Marcu, 2015, however, points out that the post-2020 financial assistance is not yet agreed on – one of the most important issue to be negotiated in Paris. Notably, the need for funding has reinitiated the debate on introducing carbon taxes, which also Christine Lagarde, the managing director of the IMF, has recently called for (International Business Times, 2015; Lagarde and Kim, 2015).


Outlook

Experts see a good chance that a Paris Agreement can be reached (cf. Barrett et al., 2015, Dröge, 2015, Löschel, 2015). In particular, the climate deal between China and the US in 2014 (New York Times, 2014) ended a long blockade between the two largest emitters of GHG. Moreover, the political will to reach a global agreement garnered after the failure in Copenhagen.

However, even if an agreement does materialise, it can vary between a strong and a “seriously watered-down agreement” (Marcu, 2015). This can best be illustrated by looking at the current 51-pages draft document, which represents the basis that the Parties will be negotiating on (UNFCCC, 2015a). The document includes the different viewpoints of all Parties, which leads to formulations like the following, with elements in square brackets representing different text options:

Parties aim to reach by [X date] [a peaking of global greenhouse gas emissions][zero net greenhouse gas emissions][a[n] X per cent reduction in global greenhouse gas emissions][global low-carbon transformation][global low-emission transformation][carbon neutrality][climate neutrality].
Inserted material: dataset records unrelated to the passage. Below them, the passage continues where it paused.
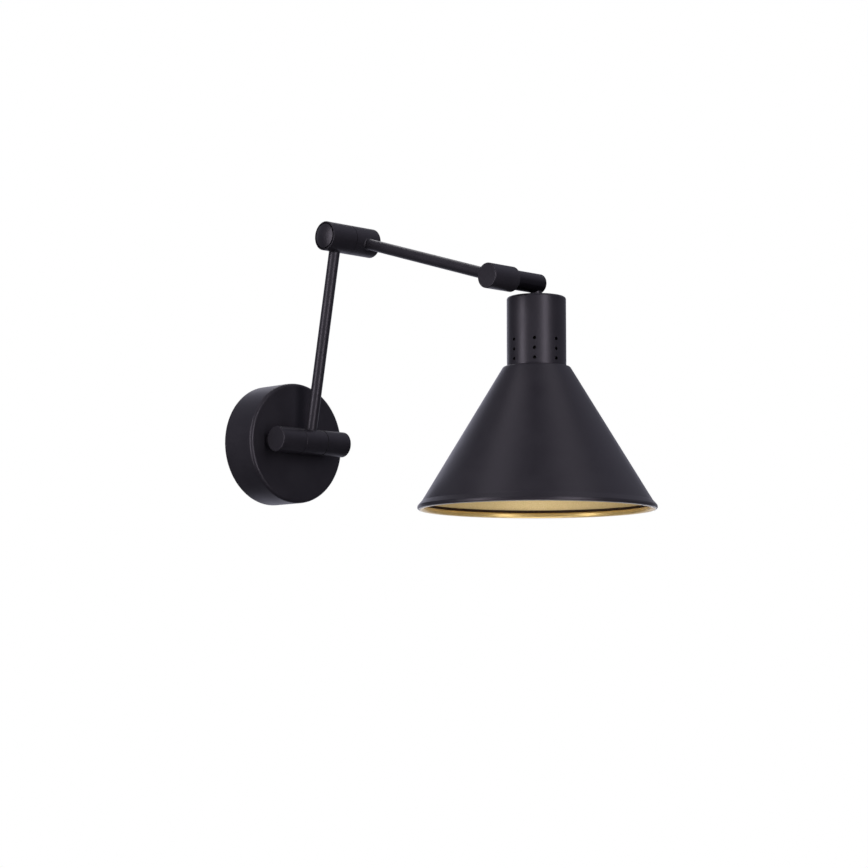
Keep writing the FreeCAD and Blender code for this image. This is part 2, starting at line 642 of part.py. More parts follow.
def elbow():
    left = "(-sizes.elbow_segment / 2)"
    lower_length = "(sizes.elbow_segment - %s)" % SEAM
    seam_end = "(sizes.elbow_segment / 2)"
    lower = elbow_barrel("elbow_barrel_lower", lower_length, -1, -1)
    finish("elbow_barrel_lower", lower, on_elbow_lower, left)
    upper = elbow_barrel("elbow_barrel_upper", "sizes.elbow_segment", 1, 1)
    finish("elbow_barrel_upper", upper, on_upper_arm, seam_end)
    cap = elbow_cap("elbow_cap_left")
    finish("elbow_cap_left", cap, on_elbow_lower, "%s - sizes.elbow_cap_rise" % left)
    far_cap = elbow_cap("elbow_cap_right")
    far_cap.Label = "elbow_cap_right"
    put(far_cap, "1.5 * sizes.elbow_segment + sizes.elbow_cap_rise", ELBOW_Y, ELBOW_Z, Z, 180)
    pieces.append(far_cap)
    ring = tube("elbow_washer", "X", AXLE_SEAT, "sizes.elbow_diameter / 2 - sizes.seam_inset",
                0, "sizes.seam_washer")
    finish("elbow_washer", ring, on_elbow_lower, "%s + %s" % (left, lower_length))


def elbow_hardware():
    """The hollow bolt that joins the two segments, with its nut and spring washer."""
    head_end = "sizes.elbow_recess_depth"
    head_start = head_end + " - sizes.elbow_head_height"
    far_seat = "(2 * sizes.elbow_segment - sizes.elbow_recess_depth)"
    washer_start = far_seat + " + sizes.running_gap"
    nut_start = washer_start + " + sizes.spring_washer_sheet"
    bolt_end = nut_start + " + sizes.elbow_nut_height + sizes.thread_reach"
    bore = "sizes.axle_bore / 2"
    shank = "sizes.axle_diameter / 2"
    bolt = turned("elbow_bolt", "X", [
        (bore, head_start), ("sizes.elbow_head_radius", head_start),
        ("sizes.elbow_head_radius", head_end), (shank, head_end), (shank, bolt_end),
        (bore, bolt_end)])
    middle = "sizes.elbow_segment / 2"
    drill(bolt, "sizes.arm_bore", shank, middle, 0, 0, Z * -1)
    mill(bolt, "sizes.wire_window", shank, "sizes.axle_diameter",
         "1.5 * sizes.elbow_segment - sizes.wire_window / 2", "-" + shank, "-" + shank)
    finish("elbow_bolt", bolt, on_elbow_lower, "-" + middle)
    washer = tube("elbow_spring_washer", "X", AXLE_SEAT, "sizes.spring_washer_radius",
                  0, "sizes.spring_washer_sheet")
    finish("elbow_spring_washer", washer, on_elbow_lower, "%s - %s" % (washer_start, middle))
    hexagon = nut("elbow_nut", X, "sizes.elbow_nut_flats", "sizes.elbow_nut_height",
                  "2 * " + AXLE_SEAT)
    finish("elbow_nut", hexagon, on_elbow_lower, "%s - %s" % (nut_start, middle))


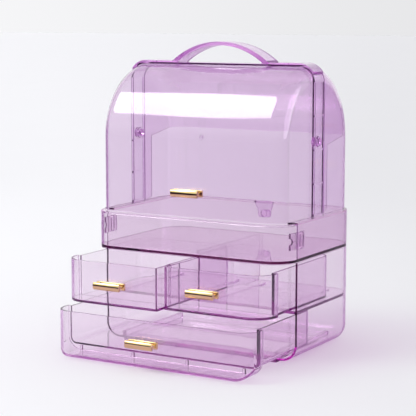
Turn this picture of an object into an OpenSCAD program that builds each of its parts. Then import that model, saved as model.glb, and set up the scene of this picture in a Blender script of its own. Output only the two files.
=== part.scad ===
// Countertop make-up organizer.
// Two small drawers stand over one wide drawer, an open tray tops the cabinet, and a clear
// dust hood covers the tray. The hood's front half is a lid that swings back on two pins.
// Millimetres. X runs across the front, -Y faces the user and Z is up. The origin is on the
// table under the middle of the closed organizer.

/* [Cabinet] */
// Overall width of cabinet and tray
body_w = 260; // [230:1:300]
// Overall depth with every drawer closed
body_d = 183; // [165:1:200]
// Wall thickness of cabinet and tray
wall = 2.4; // [1.8:0.1:3.2]
// Radius of the upright rear corners
rear_r = 32; // [24:1:40]
// Radius of the lower side corners
base_r = 20; // [12:1:26]
// Height of the base plate under the cabinet
base_h = 3; // [1:0.5:8]
// Distance from the cabinet's sides and back to the base plate
base_inset = 26; // [26:1:40]
// Clear height of the wide drawer's bay
large_bay_h = 53.2; // [44:0.2:80]
// Clear height of the small drawers' bay
small_bay_h = 55.6; // [40:0.2:80]
// Thickness of the middle shelf
shelf_t = 3.4; // [2.4:0.1:4]
// Height of the floor rails under the wide drawer
rail_h = 6.2; // [4:0.2:8]
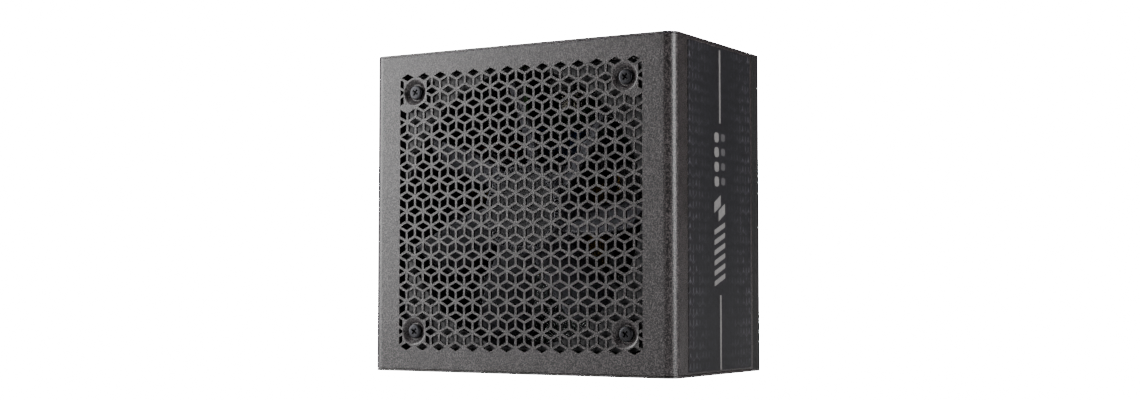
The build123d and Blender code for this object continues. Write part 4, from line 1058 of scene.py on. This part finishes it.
# %% Eased parts of the main board
for name, width, finish, slot in (
        ("bulk_capacitors", 0.3, SLEEVE, "capacitor_sleeve"),
        ("output_capacitors", 0.2, SLEEVE, "capacitor_sleeve"),
        ("x_capacitors", 0.8, FILM_BOX, "film_capacitor"), ("inrush_relay", 0.6, EPOXY, "relay_case"),
        ("rectifier_heatsink", 0.2, ALUMINIUM, "aluminium_sink"),
        ("primary_heatsink", 0.2, ALUMINIUM, "aluminium_sink"),
        ("output_heatsink", 0.2, ALUMINIUM, "aluminium_sink"), ("main_transformer", 0.4, FERRITE, "ferrite"),
        ("surge_varistor", 0.8, CERAMIC, "ceramic_disc"), ("y_capacitors", 0.8, CERAMIC, "ceramic_disc"),
        ("switching_transistors", 0.3, EPOXY, "moulded_epoxy"),
        ("rectifier_bridge", 0.4, EPOXY, "moulded_epoxy"),
        ("board_screws", 0.15, STEEL, "steel"), ("earth_screw", 0.2, STEEL, "steel")):
    hand_over(eased("finished_" + name, [name], width, segments=2), "case", finish, slot, name)


# %% [markdown]
# ## Light, floor and camera
#
# A pale floor, a large soft light on the left that lifts the fan face and falls off across it, and a narrow
# one on the right whose reflection runs down the rounded corner. The sweep behind is white, but it is lit
# apart from the object and adds little light of its own, so the side label stays dark. The camera stands
# low, a little over half a metre away, and looks slightly up.

# %% Floor and backdrop
SEEN_WHITE = 30.0
FLOOR_GAP = mm(0.05)


def pale_ground():
    """Matt card that glows white where the camera sees it, yet throws little light back at the object."""
    material, tree, shader, place = new_finish("pale_studio_card")
    fibre = add(tree, "TexNoise", {"Vector": place, "Scale": per_mm(40), "Detail": 2.0})
    color = add(tree, "ValToRGB", {"Fac": fibre}, stops=[(0.3, "d8d8d8"), (0.7, "dedede")])
    drive(tree, shader, base_color=color)
    shader.inputs["Roughness"].default_value = 0.9
    glow = add(tree, "Emission", {"Strength": SEEN_WHITE})
    path = add(tree, "LightPath")
    share = add(tree, "Math", {0: path.outputs["Is Camera Ray"], 1: 0.86}, operation="MULTIPLY")
    both = add(tree, "MixShader", {"Fac": share, 1: shader, 2: glow})
    tree.links.new(both.outputs[0], tree.nodes["Material Output"].inputs["Surface"])
    return material


clear_selection()
bpy.ops.mesh.primitive_plane_add(size=12.0, location=(0, 0, cad_low.z - FLOOR_GAP))
floor = settle(named("studio_floor"))
floor.data.materials.append(pale_ground())

# %% World
world = bpy.data.worlds.new("studio")
bpy.context.scene.world = world
world.use_nodes = True
sky = world.node_tree
seen = add(sky, "Background", {"Color": (1, 1, 1, 1), "Strength": SEEN_WHITE})
lit = add(sky, "Background", {"Color": (1, 1, 1, 1), "Strength": 0.03})
ray = add(sky, "LightPath")
mixed = add(sky, "MixShader", {"Fac": ray.outputs["Is Camera Ray"], 1: lit, 2: seen})
sky.links.new(mixed.outputs[0], sky.nodes["World Output"].inputs["Surface"])


# %% Lights
def soft_light(name, azimuth, elevation, distance, size, power):
    """A rectangular softbox that faces the middle of the object. Azimuth 0 is in front, 90 on the right."""
    a, e = math.radians(azimuth), math.radians(elevation)
    towards = Vector((math.sin(a) * math.cos(e), -math.cos(a) * math.cos(e), math.sin(e)))
    light = bpy.data.lights.new(name, "AREA")
    light.shape = "RECTANGLE"
    light.size, light.size_y = size
    light.energy = power
    lamp = bpy.data.objects.new(name, light)
    bpy.context.scene.collection.objects.link(lamp)
    lamp.location = (cad_low + cad_high) / 2 + towards * distance
    lamp.rotation_euler = towards.to_track_quat("Z", "Y").to_euler()
    return lamp


soft_light("left_softbox", -55, 17, 1.0, (0.6, 0.8), 17)
soft_light("right_strip", 82, 6, 0.9, (0.27, 0.9), 13)
soft_light("top_fill", -20, 75, 1.3, (1.0, 1.0), 4)
soft_light("back_fill", 190, 35, 1.4, (1.0, 0.8), 8)
print("lights", len(bpy.data.lights))

# %% Camera
camera_data = bpy.data.cameras.new("camera")
camera_data.lens = 51.16
camera_data.sensor_width = 36.0
camera_data.clip_start = 0.01
camera = bpy.data.objects.new("camera", camera_data)
bpy.context.scene.collection.objects.link(camera)
camera.location = mm(365.4, -621.6, 34.3)
camera.rotation_euler = (math.radians(90 + 3.28), 0.0, math.radians(30.35))
bpy.context.scene.camera = camera
print("camera", round(camera.location.length, 3), "m from the origin, lens", camera_data.lens, "mm")
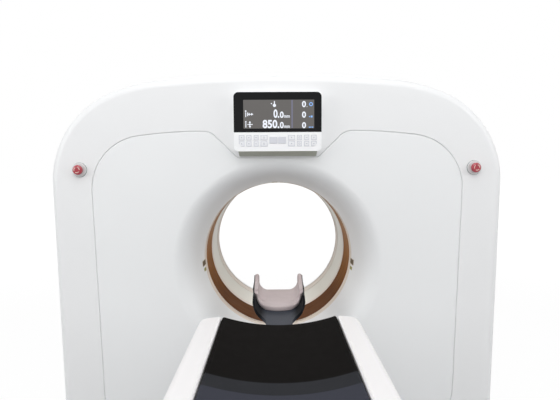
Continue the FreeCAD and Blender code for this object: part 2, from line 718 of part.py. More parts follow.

To reach an agreement, diplomats in Paris will have to agree by consent on all contentious issues.

Most experts expect only a first-step towards an emission pathway reaching the 2°C target and already look beyond Paris (Barrett et al., 2015, Dröge, 2015). Accordingly, it is up to the COP21 to restart the international climate negotiations and to lay the foundations for further climate talks that eventually suffice to reach emission reductions that are consistent with a 2°C target.